I have several ideas for blog posts, some of which I've jotted down in my notebook, but I just haven't taken any time for writing lately. Instead of writing, I have crammed all of the joys of summer into my two good weeks--hosting, traveling, swimming, gardening, grilling, visiting, and playing. It's been a miniature summer in mid-July, and it's been lovely.
All of this activity has had a happy effect: I've quite forgotten about my ongoing medical treatments. Until today, that is, when I realized that tomorrow is, you know, treatment day. Sigh. Only two more hard ones to go. A month from today I'll have my 15th lifetime hard chemotherapy and the worst of its aftermath behind me.
Another happy effect resulted from the activities occurring after being sick for virtually the entire months of May and June. This is a deeper appreciation for the things that I love. It's been a strange feeling for me, because I feel like I have always appreciated even life's most basic experiences. Perhaps what I've learned is that there are a few things that I don't like to live without? Or that I strongly miss when I'm incapacitated? Below is a list of these things, in no particular order.
1) Braiding my daughters' hair. The pleasure is derived not from brushing or otherwise "doing" their hair, but specifically from braiding it. I love to braid their hair. After they make their braid requests, they sit or stand patiently in front of me while I braid-to-order. Braiding-to-order is my favorite kind of braiding, because it tells me that they too enjoy it when I braid their hair. I braid across the front of their heads, as is trendy these days. Sometimes I join the braid with a ponytail in the back. Sometimes I join the small front-braid with a larger braid in the back of their heads. Sometimes I braid all the way around their head in what we call a braid crown. I gently separate three pieces of their soft, colorful hair and weave weave weave. It's wonderful. We might have to set the alarm a little bit earlier this school year to ensure that we have time for all of this braiding.
2) Analyzing data. I don't mean synthesizing information or thinking about problems. I mean opening a spreadsheet, organizing columns of data, perhaps adding a column to transform the data (just a small tweak), choosing the best statistic, perusing the results, and selecting the best graph. Oh man. It's heavenly. I'm a scientist by trade, so you might assume that I knew I enjoyed this sort of thing. What I am saying is that I didn't know how deeply I loved it until I couldn't do it for weeks and weeks, and then I could again.
3) Ian's singing. My friend R and I took his broken guitar to the shop and had it repaired, and now he's singing and playing a lot more again. His voice is like butter. Real butter. I can't live without butter.

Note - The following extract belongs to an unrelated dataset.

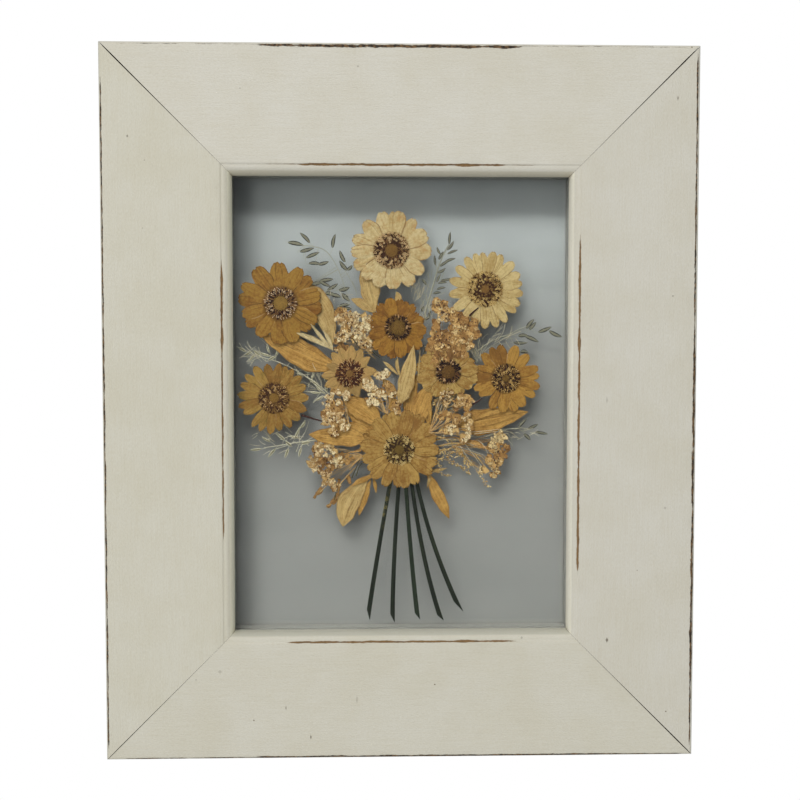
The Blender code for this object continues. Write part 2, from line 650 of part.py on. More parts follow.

4) Finding a new recipe, cooking it, and eating it. I am certainly no foodie, but after so many weeks of nausea and crappy taste buds (let's not count the weeks) I find myself longing for tasty food. I enjoy cooking and baking, always have. It is fun to find new, healthy recipes. It is also a good time of year for cooking because of all of the delicious produce that is in season. For example, on Tuesday my grandpa gave me some of his first eggplants of the season. I knew I had to cook them before I got sick, so last night I tried my hand at eggplant parmesan. I employed a three-stage coating method that I saw on the Food Network when I was in the hospital: flour dredge, egg dip, breadcrumb (Panko) + parmesan dredge. Then I pan-fried them and served them with normal pasta and marinara. Oh man, it was both fun and delicious. The kids even tolerated it.
5) Nature. Eleanor received a microscope for her birthday (I swear it was her idea, "Mom, I want to be able to look at small things!"), and now we go through life collecting things that would be fun to look at under her microscope. Most of the time we don't even make it to the microscope; collecting nature with my daughters is sufficiently delightful.
6) My family and friends. Didn't think this one was possible. Don't know that I'll ever be able to show you. I'll spend the rest of my life trying, no doubt by occasionally employing 1-5 above. If only I could send Ian in the mail to serenade you! I supposed some baked goods will have to do.